Syzygy wrote: Not saying it's not about profit, but if the cent contained more than one cent of copper it would not circulate for long - the aluminum cents might have made good sense.

 

Fermento is not "wrong" of course. It is pretty clear that the matter is as described: if there is more than $20 in gold in a gold $20 coin, the coins disappear. That was the problem in the early 1800s in the USA (and the UK earlier). The US Mint had to keep a dollar's worth of silver in a silver dollar -- even though the price of silver fluctuated. It is also why the Mint went through Arrows and Rays and all that. They were trying to keep gold and silver on par.

 

In inflationary times, when paper promises outstrip the precious metal stocks, metals disappear from circulation. Our clad coins are like the Roman folles of the tetrarchy -- they even look alike, really.

 

Therefore, I am not alone in pointing out that the real problem is that the money has any unit of account attached to it.
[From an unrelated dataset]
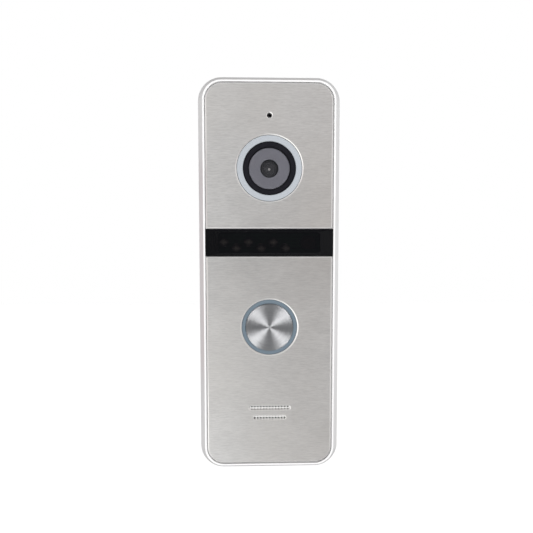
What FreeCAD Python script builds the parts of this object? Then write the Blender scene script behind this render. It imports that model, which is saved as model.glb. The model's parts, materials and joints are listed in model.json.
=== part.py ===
import FreeCAD, Part
import math
import os
import re
import Sketcher

# Outdoor call station of a video intercom, in millimetres.
#
# X runs to the right seen from the front, Z runs up, and the front faces -Y. The origin is the middle
# of the back face, where the bracket meets the wall. A distance from the wall, called a level below,
# is -Y: the wall is level 0 and the front rim is level body_depth.

DIMENSIONS = [
    ("body_width", 47.6, "housing, outside width"),
    ("body_height", 133.6, "housing, outside height"),
    ("body_depth", 24.0, "wall to the front rim"),
    ("body_corner", 8.0, "corner radius of the side walls"),
    ("body_back", 0.3, "level of the housing's rear edge"),
    ("shoulder_depth", 2.7, "how far the sloping shoulder falls back"),
    ("shoulder_width", 1.7, "how far the sloping shoulder steps in"),
    ("shoulder_round", 1.6, "rounding where shoulder meets side wall"),
    ("rim_round", 0.25, "rounding of the rim's outer edge"),
    ("opening_width", 43.1, "opening that holds the face plates"),
    ("opening_height", 129.1, "opening that holds the face plates"),
    ("opening_corner", 6.0, "corner radius of that opening"),
    ("deck_front", 23.1, "front level of the deck behind the plates"),
    ("deck_back", 20.5, "rear level of the deck"),
    ("root", 0.1, "how far bosses run into the deck"),
    ("cavity_half_width", 20.25, "inside of the side walls"),
    ("cavity_top", 63.25, "inside of the top wall"),
    ("cavity_bottom", -58.7, "top of the solid foot"),
    ("cavity_corner", 4.5, "corner radius inside"),
    ("ledge", 5.2, "level of the ledge that the seal sits on"),
    ("rebate_half_width", 21.55, "rebate for the rear cover"),
    ("rebate_top", 64.55, "rebate for the rear cover"),
    ("rebate_bottom", -60.0, "rebate for the rear cover"),
    ("rebate_corner", 3.5, "corner radius of the rebate"),
    ("play", 0.15, "gap between a loose part and its seat"),
    ("thread_play", 0.02, "radial gap of a screw in its pilot hole"),
    ("plate_front", 23.9, "front level of the face plates"),
    ("plate_back", 23.3, "rear level of the face plates"),
    ("plate_width", 42.5, "face plates"),
    ("plate_end", 64.27, "outer ends of the face plates"),
    ("plate_corner", 5.7, "outer corner radius of the face plates"),
    ("bevel_tilt", 30, "degrees that the bright bevels lean back from the face"),
    ("plate_bevel", 0.45, "width of the bevel round the face plates"),
    ("glue_lip", 0.15, "how far the adhesive stands out past the face plates' outer edge"),
    ("window_top", 16.32, "infrared window"),
    ("window_bottom", 7.15, "infrared window"),
    ("window_width", 42.9, "infrared window"),
    ("window_gap", 0.05, "window to face plate"),
    ("port_half_width", 17.6, "opening in the deck behind the window"),
    ("port_inset", 1.0, "window edge to that opening"),
    ("lens_z", 36.45, "height of the lens axis"),
    ("lens_hole", 11.0, "radius in the upper plate"),
    ("lens_bevel", 0.35, "width of that hole's bevel"),
    ("trim_outer", 10.85, "lens trim ring"),
    ("trim_inner", 8.87, "lens trim ring"),
    ("trim_front", 23.75, "lens trim ring"),
    ("trim_flange", 13.0, "its flange behind the deck"),
    ("trim_flange_back", 19.3, "its flange behind the deck"),
    ("seal_ring_outer", 8.77, "black ring round the lens window"),
    ("seal_ring_inner", 7.05, "black ring round the lens window"),
    ("seal_ring_front", 23.7, "black ring round the lens window"),
    ("lens_window_radius", 6.99, "glass in front of the lens"),
    ("lens_window_front", 23.5, "glass in front of the lens"),
    ("lens_window_back", 22.9, "glass in front of the lens"),
    ("lens_head", 6.85, "radius of the lens barrel's head"),
    ("lens_head_front", 22.8, "front face of the lens barrel"),
    ("lens_opening", 3.05, "radius of the opening in that face"),
    ("barrel_radius", 6.0, "threaded part of the lens barrel"),
    ("barrel_back", 11.0, "rear end of the lens barrel"),
    ("camera_board_half", 14.0, "half side of the camera board"),
    ("camera_board_back", 7.0, "camera board"),
    ("camera_board_front", 8.2, "camera board"),
    ("camera_screw_reach", 11.5, "camera board screws from the lens axis"),
    ("holder_ear_reach", 9.6, "lens holder screws from the lens axis"),
    ("mic_z", 53.75, "microphone"),
    ("mic_hole", 0.85, "microphone hole in the upper plate"),
    ("mic_bevel", 0.3, "width of that hole's bevel"),
    ("led_board_back", 15.4, "infrared board"),
    ("led_board_front", 16.4, "infrared board"),
    ("led_radius", 1.5, "infrared LED"),
    ("led_tip", 22.3, "front of the infrared LEDs"),
    ("led_first_x", -15.55, "first infrared LED"),
    ("led_pitch", 4.25, "spacing of the infrared LEDs"),
    ("led_upper_z", 11.9, "upper infrared LEDs"),
    ("led_lower_z", 9.75, "lower infrared LEDs"),
    ("button_z", -17.0, "height of the call button's axis"),
    ("button_hole", 9.47, "radius in the lower plate"),
    ("button_bevel", 0.42, "width of that hole's bevel"),
    ("cap_radius", 8.0, "button cap"),
    ("cap_front", 24.15, "button cap"),
    ("cap_back", 22.4, "button cap"),
    ("stem_radius", 3.0, "button stem"),
    ("stem_end", 14.25, "rear end of the button stem"),
    ("stem_bore", 3.05, "bore of the button guide"),
    ("ring_inner", 8.08, "light ring"),
    ("ring_outer", 9.4, "light ring"),
    ("ring_front", 23.65, "light ring"),
    ("ring_back", 13.2, "light ring"),
    ("ring_flange", 12.6, "light ring flange behind the deck"),
    ("ring_flange_back", 19.2, "light ring flange behind the deck"),
    ("ring_screw_reach", 11.0, "light ring screws from the button axis"),
    ("guide_outer", 8.05, "button guide"),
    ("guide_front", 21.0, "button guide"),
    ("guide_step", 17.4, "button guide"),
    ("guide_sleeve", 5.6, "button guide"),
    ("guide_back", 15.5, "button guide"),
    ("spring_seat", 18.6, "bottom of the guide's spring pocket"),
    ("spring_pocket", 5.1, "radius of the guide's spring pocket"),
    ("spring_radius", 4.1, "return spring, centre of its wire"),
    ("spring_wire", 0.25, "return spring, radius of its wire"),
    ("spring_turns", 3.5, "return spring"),
    ("board_back", 10.4, "main board"),
    ("board_front", 12.0, "main board"),
    ("board_half_width", 19.8, "main board"),
    ("board_top", 17.0, "main board"),
    ("board_bottom", -50.0, "main board"),
    ("board_screw_x", 16.5, "main board screws"),
    ("board_screw_top", 2.0, "main board screws"),
    ("board_screw_bottom", -45.0, "main board screws"),
    ("trimmer_x", 14.0, "volume trimmer"),
    ("trimmer_z", -16.0, "volume trimmer"),
    ("grille_z", -46.62, "speaker axis"),
    ("slot_top_z", -44.94, "upper speaker slot"),
    ("slot_top_length", 14.3, "upper speaker slot"),
    ("slot_bottom_z", -48.3, "lower speaker slot"),
    ("slot_bottom_length", 11.1, "lower speaker slot"),
    ("slot_height", 1.4, "both speaker slots"),
    ("slot_bevel", 0.2, "width of the bevel round the slots"),
    ("mesh_front", 23.25, "perforated sheet"),
    ("mesh_back", 22.95, "perforated sheet"),
    ("mesh_width", 20.4, "perforated sheet"),
    ("mesh_height", 9.4, "perforated sheet"),
    ("mesh_corner", 0.4, "perforated sheet"),
    ("mesh_hole", 0.31, "radius of its holes"),
    ("mesh_pitch_x", 1.03, "spacing of its holes"),
    ("mesh_pitch_z", 0.99, "spacing of its holes"),
    ("mesh_first_x", -8.12, "its first hole"),
    ("mesh_first_z", -49.62, "its first hole"),
    ("speaker_outer", 10.3, "speaker basket"),
    ("speaker_front", 19.9, "speaker basket"),
    ("magnet_radius", 6.0, "speaker magnet"),
    ("magnet_back", 13.6, "speaker magnet"),
    ("cover_back", 2.7, "rear cover"),
    ("cover_front", 4.3, "rear cover"),
    ("cover_counterbore", 0.8, "depth of the recess round each cover screw"),
    ("cover_screw_x", 17.9, "rear cover screws"),
    ("cover_screw_top", 58.0, "rear cover screws"),
    ("cover_screw_bottom", -54.5, "rear cover screws"),
    ("outlet_z", -22.0, "cable outlet"),
    ("outlet_radius", 3.5, "bore of the cable grommet"),
    ("outlet_flange", 3.5, "width of the grommet's flange"),
    ("outlet_recess", 0.6, "depth of the recess for that flange"),
    ("bracket_gauge", 1.2, "thickness of the wall bracket's steel"),
    ("bracket_half_width", 19.0, "wall bracket"),
    ("bracket_top", 62.5, "wall bracket"),
    ("bracket_bottom", -56.0, "wall bracket"),
    ("bracket_window_half", 10.0, "cable window in the bracket"),
    ("bracket_window_reach", 16.0, "cable window, half its height"),
    ("wall_screw_reach", 42.0, "wall screw holes from the origin"),
    ("wall_screw_hole", 2.1, "radius of the wall screw holes"),
    ("hook_x", 8.0, "bracket hooks"),
    ("hook_z", 56.0, "underside of the bracket hooks"),
    ("hook_half_width", 3.0, "bracket hooks"),
    ("hook_reach", 5.8, "front level of the bracket hooks"),
    ("hook_rise", 4.0, "height of the bracket hooks"),
    ("foot_half_width", 7.0, "bracket foot"),
    ("foot_bottom", -63.4, "bracket foot"),
    ("foot_front", 6.8, "bracket foot"),
    ("foot_space", 1.5, "room beside the foot"),
    ("lock_level", 3.8, "level of the lock screw's axis"),
    ("lock_radius", 1.5, "lock screw"),
    ("wire_radius", 0.4, "leads"),
    ("wire_bend", 0.7, "bend radius of the leads"),
]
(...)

If the coin only said "0.25 oz 0.925 fine" it would be worth whatever it was worth.

 

Claims that the "money supply" (gold? silver? stocks and bonds? tokens? cows? apples?) must keep "pace" (however defined) with the "economy" (measured how?) are fallacious. If coined precious metal money were only coined precious metals (not "dollars" or whatever), then as more and more goods and services were created, money would be worth more and more over time. A little bit would go a long way.

 

Conveniently enough, we would never be in a situation where coinage disappears.

 

Coined metals are only one kind of money -- a very good kind, but not the only kind. Legal definitions of "dollars" (pounds, francs, whatever) were only bad attempts at a good idea.

 

Fractional Money by Neal Carothers. A classic American numismatic work known to too few. (Reprinted by Bowers and Merena in 1988). Carothers points out that circulating money -- even if backed in gold or whatever -- need not be gold or whatever and probably should not be. There is no way to circulate gold without wearing it down. (We decry "clipping" but mere circulation is only micro-clipping, really.) Make currency out of industrial metals (or kevlar!), but let it be of fixed value: not "Good for One Dollar" but "Good for One Ounce."